The Ernie Adams Mini Documentary is High Quality, Grade A Patriots Porn
Hollywood has pretty much shut down. Can't-studios like Marvel and Pixar are in a holding pattern. Lucasfilm is giving us four hours a year of "The Mandalorian," but nothing else. And as far as Netflix and Amazon, to find the diamonds you've got to paw through a lot of dogshit.
Thankfully though, there's one production company still producing quality work, and that is Kraft Productions. Not even the NFL stealing a draft pick from the Patriots football operations has stopped these auteurs from creating their latest work of art, "Behind the Scenes: Ernie Adams." Like I said when the trailer dropped on Friday, any documentary that could shed a flickering candlelight on the deep, dark enigma that is Bill Belichick's International Man of Mystery was something I couldn't wait to see. And it did not disappoint.
Here's the link:
See for yourself. It's only 12 minutes long, but it's given us more information about this shadowy figure than we've gotten in the previous 20 years. I'll try to keep the spoilers to a minimum because it will take you as much time to read them as to just watch for yourself. But some of the highlights:
- Adams has a football book collection that rivals the Library of Alexandria. And adds that he's been continuously reading some book or another for 60 years. Left unsaid, so I'll say it, is that his collection isn't complete until he gets that one that celebrates all he's accomplished in the last two decades. And it's available now wherever fine literature is sold. (Cha-CHING.)
- After being roommates and offensive line mates with Belichick at Phillips Andover Academy, he got his first job in coaching with the Chuck Fairbanks era Patriots in the mid-1970s. And correctly points out that Fairbanks had assembled a Star Chamber coaching staff. (I'll add that the current Patriots offense is a direct descendant of the Erhardt-Perkins system that was developed then.) And that not only did Fairbanks invent the practice of scheduling every minute of practice the way the Pats still do, but that his old defensive coordinator Hank Bullough would recognize all the team's current defensive calls.
- Like I said Friday, in Cleveland Art Modell used to say, "I have $10,000 for anyone who can tell me what Ernie Adams does." Now that he himself answers the question on camera, the better question is, "What doesn't he do?"

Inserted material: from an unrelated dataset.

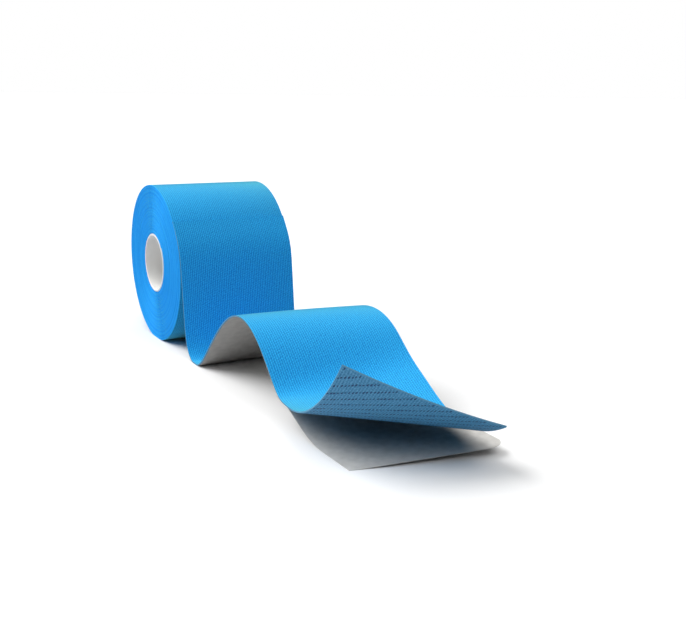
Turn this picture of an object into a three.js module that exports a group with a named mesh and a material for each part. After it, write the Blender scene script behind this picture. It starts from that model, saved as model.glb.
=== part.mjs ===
// A roll of elastic sports tape with its loose end pulled off and half peeled from the release liner.
// Millimetres. X runs along the roll's axis, the loose end runs towards -Y, and Z is up from the surface.
// The origin is the middle of the flat spot that the roll rests on.

import * as THREE from "three";

// Driving dimensions
const TAPE_WIDTH = 50;
const ROLL_RADIUS = 34.4;
const TURN_PITCH = 0.6;
const CORE_BORE_RADIUS = 11.7;
const CORE_WALL = 1.1;
const FLAT_SPOT_WIDTH = 8;
const SHEET_THICKNESS = 1.0;
const PIECE_GAP = 0.3;
const LEAVING_ANGLE = 37.5;
const TAPE_LENGTH = 225.5;
const LINER_LENGTH = 207;
const LINER_SLANT = 12.5;
const LINER_CORNER = 7;

// How finely the curved surfaces are divided. Both sheets have the same rows, so their faces stay parallel.
const OUTLINE_STEPS = 144;
const CORE_STEPS = 72;
const SHEET_COLUMNS = 14;
const SHEET_ROW_STEP = 2.4;
const FOLD_STEPS = 60;
const SLOPE_STEP = 0.05;

const DEGREE = Math.PI / 180;
const TURN = 2 * Math.PI;
const CORE_OUTER_RADIUS = CORE_BORE_RADIUS + CORE_WALL;

// Folds of the loose end, in the order in which they come along it.
// at: distance of the fold's middle from the roll; length: how much of the strip it takes;
// turn: degrees, upwards if positive; skew: how far the fold's line is turned from square across.
const SHARED_FOLDS = [
  { name: "lie over the roll's front", at: 12, length: 24, turn: -31, skew: 0 },
  { name: "trough on the surface", at: 59.5, length: 42, turn: 127, skew: 0 },
  { name: "hump, first half", at: 107.5, length: 66, turn: -29, skew: -8 },
  { name: "hump, second half", at: 141, length: 86, turn: -100.5, skew: 12 },
];
const TAPE_FOLDS = [
  ...SHARED_FOLDS,
  { name: "foot of the hump", at: 158.5, length: 28, turn: 48, skew: -2 },
  { name: "peeled curl", at: 177, length: 98, turn: 59, skew: 24.5 },
];
const LINER_FOLDS = [
  ...SHARED_FOLDS,
  { name: "foot of the hump", at: 160, length: 24, turn: 62, skew: 15.5 },
  { name: "lie down on the surface", at: 181, length: 32, turn: 23, skew: -2.5 },
];

// What the dimensions give
const STACK_THICKNESS = 2 * SHEET_THICKNESS + PIECE_GAP;
const BACK_TO_BOTTOM = (270 - LEAVING_ANGLE) * DEGREE;
const LOWEST_WOUND_RADIUS = woundRadius(BACK_TO_BOTTOM);
const FLAT_SPOT_SAG = (FLAT_SPOT_WIDTH / 2) ** 2 / (2 * ROLL_RADIUS);
const AXIS_HEIGHT = LOWEST_WOUND_RADIUS - FLAT_SPOT_SAG;

// The recess in the roll's front that takes the root of the loose end, thicker here than one turn.
// Over the first part of its run the loose end comes out of the recess to its own place.
const RECESS_DEPTH = STACK_THICKNESS - TURN_PITCH + PIECE_GAP;
const RECESS_LENGTH = 17;
const ROOT_BLEND = 22;

// The last part of a sheet, over which its rows turn to follow a slanted end
const END_BLEND = 40;

function smooth(value) {
  const t = Math.min(Math.max(value, 0), 1);
  return t * t * (3 - 2 * t);
}

// Radius of the outermost turn, going backwards along the tape from the line where it leaves
function woundRadius(back) {
  return ROLL_RADIUS - TURN_PITCH * back / TURN;
}

// The roll's outline seen along +X: the spiral, the recess under the loose end and the flat spot
function rollOutline() {
  const points = [];
  for (let i = 0; i <= OUTLINE_STEPS; i++) {
    const back = TURN * i / OUTLINE_STEPS;
    const below = (TURN - back) * ROLL_RADIUS;
    const recess = RECESS_DEPTH * (1 - smooth(below / RECESS_LENGTH));
    const radius = woundRadius(back) - recess;
    const angle = Math.PI - LEAVING_ANGLE * DEGREE - back;
    const y = radius * Math.cos(angle);
    const z = AXIS_HEIGHT + radius * Math.sin(angle);
    points.push(new THREE.Vector2(y, Math.max(z, 0)));
  }
  return points;
}

// An outline in the YZ plane given the tape's width along X
function acrossWidth(shape) {
  const geometry = new THREE.ExtrudeGeometry(shape, { depth: TAPE_WIDTH, bevelEnabled: false });
  geometry.translate(0, 0, -TAPE_WIDTH / 2);
  const outlineToWidth = new THREE.Matrix4().set(
    0, 0, 1, 0,
    1, 0, 0, 0,
    0, 1, 0, 0,
    0, 0, 0, 1,
  );
  geometry.applyMatrix4(outlineToWidth);
  return geometry;
}

function circleAboutAxis(radius) {
  const points = [];
  for (let i = 0; i < CORE_STEPS; i++) {
    const angle = TURN * i / CORE_STEPS;
    points.push(new THREE.Vector2(radius * Math.cos(angle), AXIS_HEIGHT + radius * Math.sin(angle)));
  }
  return points;
}

function woundRollGeometry() {
  const shape = new THREE.Shape(rollOutline());
  shape.holes.push(new THREE.Path(circleAboutAxis(CORE_OUTER_RADIUS + PIECE_GAP)));
  return acrossWidth(shape);
}

function coreGeometry() {
  const shape = new THREE.Shape(circleAboutAxis(CORE_OUTER_RADIUS));
  shape.holes.push(new THREE.Path(circleAboutAxis(CORE_BORE_RADIUS)));
  return acrossWidth(shape);
}

// The curve of one fold, stepped off along its length. Its curvature swells and fades like a raised cosine.
function foldCurve(fold) {
  const step = fold.length / FOLD_STEPS;
  const curve = [{ forward: 0, up: 0, angle: 0 }];
  for (let i = 1; i <= FOLD_STEPS; i++) {
    const share = i / FOLD_STEPS;
    const angle = fold.turn * DEGREE * (share - Math.sin(TURN * share) / TURN);
    const last = curve[i - 1];
    const middle = (angle + last.angle) / 2;
    curve.push({
      forward: last.forward + step * Math.cos(middle),
      up: last.up + step * Math.sin(middle),
      angle,
    });
  }
  return curve;
}

// A place on the fold's curve, at a distance from its start within its length
function onCurve(fold, distance) {
  const place = distance / fold.length * FOLD_STEPS;
  const i = Math.min(Math.floor(place), FOLD_STEPS - 1);
  const from = fold.curve[i];
  const to = fold.curve[i + 1];
  const mix = (key) => THREE.MathUtils.lerp(from[key], to[key], place - i);
  return { forward: mix("forward"), up: mix("up"), angle: mix("angle") };
}

// Bends a point of the strip about one fold. The point has x across, y along and z out of the strip.
function bend(point, fold) {
  const cosine = Math.cos(fold.skew * DEGREE);
  const sine = Math.sin(fold.skew * DEGREE);
  const along = point.y - fold.at;
  const into = along * cosine - point.x * sine + fold.length / 2;
  const aside = along * sine + point.x * cosine;
  const inFold = THREE.MathUtils.clamp(into, 0, fold.length);
  const { forward, up, angle } = onCurve(fold, inFold);
  const beyond = into - inFold;
  const ahead = forward + beyond * Math.cos(angle) - point.z * Math.sin(angle) - fold.length / 2;
  const height = up + beyond * Math.sin(angle) + point.z * Math.cos(angle);
  return new THREE.Vector3(
    aside * cosine - ahead * sine,
    ahead * cosine + aside * sine + fold.at,
    height,
  );
}

// A point of the underside of the loose end, folded and set where it leaves the roll: x across and y along
function leaveRoll(across, along, folds) {
  let point = new THREE.Vector3(across, along, 0);
  for (const fold of folds.toReversed()) {
    point = bend(point, fold);
  }
  const sine = Math.sin(LEAVING_ANGLE * DEGREE);
  const cosine = Math.cos(LEAVING_ANGLE * DEGREE);
  const base = ROLL_RADIUS - TURN_PITCH;
  return new THREE.Vector3(
    point.x,
    -(base + point.z) * cosine - point.y * sine,
    AXIS_HEIGHT + (base + point.z) * sine - point.y * cosine,
  );
}

// The same point, pressed flat where the strip meets the surface
function underside(across, along, folds) {
  const point = leaveRoll(across, along, folds);
  point.z = Math.max(point.z, 0);
  return point;
}

// A point of a sheet, out from that underside and square to it, and flush with the roll at its root
function sheetPoint(across, along, out, folds) {
  const here = underside(across, along, folds);
  const aside = underside(across + SLOPE_STEP, along, folds).sub(here);
  const ahead = underside(across, along + SLOPE_STEP, folds).sub(here);
  const outwards = ahead.cross(aside).normalize();
  const sunk = (STACK_THICKNESS - TURN_PITCH) * (1 - smooth(along / ROOT_BLEND));
  return here.addScaledVector(outwards, out - sunk);
}

// How far a sheet's end lies beyond its length on the left: it may be cut on a slant, longer on the right,
// and its right-hand corner may be rounded
function endBeyond(across, { slant, corner }) {
  const overCorner = Math.max(across - (TAPE_WIDTH / 2 - corner), 0);
  const cut = corner - Math.sqrt(corner ** 2 - overCorner ** 2);
  return slant * (across / TAPE_WIDTH + 0.5) - cut;
}

// Distance along the strip of one row's point: rows are evenly spaced, and the last ones follow the end
function rowDistance(row, rows, across, sheet) {
  const along = row < rows ? PIECE_GAP + row * SHEET_ROW_STEP : sheet.length;
  const nearEnd = smooth(1 - (sheet.length - along) / END_BLEND);
  return along + endBeyond(across, sheet) * nearEnd;
}

// The points of a sheet's two faces, the lower face first, row after row from the roll outwards
function sheetPositions(sheet, rows) {
  const positions = [];
  for (const out of [sheet.bottom, sheet.top]) {
    for (let row = 0; row <= rows; row++) {
      for (let column = 0; column <= SHEET_COLUMNS; column++) {
        const across = TAPE_WIDTH * (column / SHEET_COLUMNS - 0.5);
        const along = rowDistance(row, rows, across, sheet);
        positions.push(...sheetPoint(across, along, out, sheet.folds));
      }
    }
  }
  return positions;
}

// The triangles that close a sheet of this many rows: its two faces, its two edges and its two ends
function sheetFaces(rows) {
  const rowSize = SHEET_COLUMNS + 1;
  const low = (row, column) => row * rowSize + column;
  const high = (row, column) => (rows + 1) * rowSize + low(row, column);
  const faces = [];
  const quad = (a, b, c, d) => faces.push(a, b, c, a, c, d);
  const last = SHEET_COLUMNS;
  for (let r = 0; r < rows; r++) {
    for (let c = 0; c < SHEET_COLUMNS; c++) {
      quad(low(r, c), low(r, c + 1), low(r + 1, c + 1), low(r + 1, c));
      quad(high(r, c), high(r + 1, c), high(r + 1, c + 1), high(r, c + 1));
    }
    quad(low(r, 0), low(r + 1, 0), high(r + 1, 0), high(r, 0));
    quad(low(r + 1, last), low(r, last), high(r, last), high(r + 1, last));
  }
  for (let c = 0; c < SHEET_COLUMNS; c++) {
    quad(low(0, c + 1), low(0, c), high(0, c), high(0, c + 1));
    quad(low(rows, c), low(rows, c + 1), high(rows, c + 1), high(rows, c));
  }
  return faces;
}

// One closed sheet between two distances out of the liner's underside
function sheetGeometry(sheet) {
  const rows = Math.round(sheet.length / SHEET_ROW_STEP);
  const folds = sheet.folds.map((fold) => ({ ...fold, curve: foldCurve(fold) }));
  const positions = sheetPositions({ ...sheet, folds }, rows);
  const geometry = new THREE.BufferGeometry();
  geometry.setAttribute("position", new THREE.Float32BufferAttribute(positions, 3));
  geometry.setIndex(sheetFaces(rows));
  return geometry;
}

// The liner lies on the surface, and its end is cut on a slant
function linerTailGeometry() {
  return sheetGeometry({
    folds: LINER_FOLDS,
    length: LINER_LENGTH,
    slant: LINER_SLANT,
    corner: LINER_CORNER,
    bottom: 0,
    top: SHEET_THICKNESS,
  });
}

// The tape lies on the liner until it peels off, and its end is cut square
function tapeTailGeometry() {
  return sheetGeometry({
    folds: TAPE_FOLDS,
    length: TAPE_LENGTH,
    slant: 0,
    corner: 0,
    bottom: SHEET_THICKNESS + PIECE_GAP,
    top: STACK_THICKNESS,
  });
}

const BLUE_TAPE = { color: 0x2a8fdc, roughness: 0.85, metalness: 0 };
const WHITE_PLASTIC = { color: 0xf2f1ef, roughness: 0.5, metalness: 0 };
const WHITE_PAPER = { color: 0xe9eaec, roughness: 0.7, metalness: 0 };

function piece(name, geometry, look) {
  const mesh = new THREE.Mesh(geometry, new THREE.MeshStandardMaterial(look));
  mesh.name = name;
  return mesh;
}

const tapeRoll = new THREE.Group();
tapeRoll.add(piece("wound_roll", woundRollGeometry(), BLUE_TAPE));
tapeRoll.add(piece("core_tube", coreGeometry(), WHITE_PLASTIC));
tapeRoll.add(piece("tape_tail", tapeTailGeometry(), BLUE_TAPE));
tapeRoll.add(piece("liner_tail", linerTailGeometry(), WHITE_PAPER));

export default tapeRoll;
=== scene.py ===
# %% [markdown]
# # A roll of elastic sports tape, drawn off and half peeled from its liner
#
# The object is a cotton tape, 50 mm wide, that is wound with a paper liner on a white tube. Its loose end
# drops down the front of the roll, touches the table, rises in a hump and comes down again. There the tape
# peels off the liner in a slanted curl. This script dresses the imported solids: it winds the real ribbon turn
# by turn, folds two thin sheets along the loose end, and gives each piece its finish. Lengths are in
# millimetres until the moment when a mesh is made.

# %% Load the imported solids
import math
from collections import namedtuple

import bpy
import numpy as np
from mathutils import Matrix, Vector


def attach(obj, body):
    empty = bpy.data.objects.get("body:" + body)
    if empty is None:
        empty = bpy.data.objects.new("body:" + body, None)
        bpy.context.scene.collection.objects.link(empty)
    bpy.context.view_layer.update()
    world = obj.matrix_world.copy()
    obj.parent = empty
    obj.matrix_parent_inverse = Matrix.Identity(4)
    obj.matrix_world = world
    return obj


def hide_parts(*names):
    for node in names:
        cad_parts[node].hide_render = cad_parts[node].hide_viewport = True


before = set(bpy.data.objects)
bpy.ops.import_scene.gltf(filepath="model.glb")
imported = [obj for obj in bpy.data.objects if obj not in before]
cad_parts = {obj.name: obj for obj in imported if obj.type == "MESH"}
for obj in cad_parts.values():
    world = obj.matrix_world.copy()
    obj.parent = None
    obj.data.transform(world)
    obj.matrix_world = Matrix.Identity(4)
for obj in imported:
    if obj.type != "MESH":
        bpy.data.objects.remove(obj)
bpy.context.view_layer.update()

MM = 0.001
print("solids:", sorted(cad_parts))

# %% Sizes of the roll
TAPE_WIDTH = 50.0
TAPE_THICKNESS = 0.48
LINER_THICKNESS = 0.1
TURN_PITCH = 0.6
ROLL_RADIUS = 34.4
CORE_BORE_RADIUS = 11.7
CORE_OUTER_RADIUS = 12.8
FLAT_SPOT_WIDTH = 8.0
LEAVING_ANGLE = 37.5
BACK_TO_BOTTOM = math.radians(270 - LEAVING_ANGLE)
FLAT_SPOT_SAG = (FLAT_SPOT_WIDTH / 2) ** 2 / (2 * ROLL_RADIUS)
LOWEST_RADIUS = ROLL_RADIUS - TURN_PITCH * BACK_TO_BOTTOM / math.tau
AXIS_HEIGHT = LOWEST_RADIUS - FLAT_SPOT_SAG
print(f"roll axis {AXIS_HEIGHT:.2f} mm above the table")

# %% [markdown]
# ## The view
#
# The camera repeats the one that took the photograph. Its place, its direction, its slight roll and its focal
# length came from fitting the two rims of the roll, the hole of the core and the lines along the tape, so
# nothing here has to be shifted or cropped. Blender's sensor is 36 mm wide, which turns a focal length in
# pixels into a lens in millimetres.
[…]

- Come for the background on Ernie Adams, stay for the way he and Belichick communicate in a shorthand that only they understand. Like two patients sitting on the bench in the shade outside a nursing home, their meetings on the practice field barely meet the minimum standard of conversational English. "Well, if uh, they, keep, the, controlled reps …" "We're in trouble. Yeah, I agree." If you heard your toddler talking nonsense like that you'd assume they've either invented a secret language with an imaginary friend or it's time to download some Baby Einstein programs.
- My absolute favorite moment is when he draws a direct line from a call that Bill Parcells made when he was the DC with the Giants in 1981 to a big play in the Snow Bowl game. A play that I've mentioned here a few times as the pivotal moment in the greatest game in the history of the old Foxboro Stadium, but until now I had no clue it originated from an old Parcells call from 20 years prior that only he and Belichick remembered. Mind bottling.
- Like the preview promises, the deep, unfathomable, bewildering mystery that is "Pink Stripes" is, in fact, addressed. And without giving away how Adams answers the question I myself have asked Belichick more than once, suffice to say I might make getting to the bottom of it my life's quest. Like Dr. Henry Jones searching the world for the Holy Grail.
- Lastly, Scott Pioli gives his opinion that Adams belongs in the Patriots Hall of Fame. He may never get there. But deserving? Absolutely.
Here's one for the movie posters and the back of the Blu-Ray edition:
"'Behind the Scenes: Ernie Adams' is some of the most high class Patriots Porn ever released. And left me wanting more. Certified Fresh on Thornton Tomatoes [TM]!"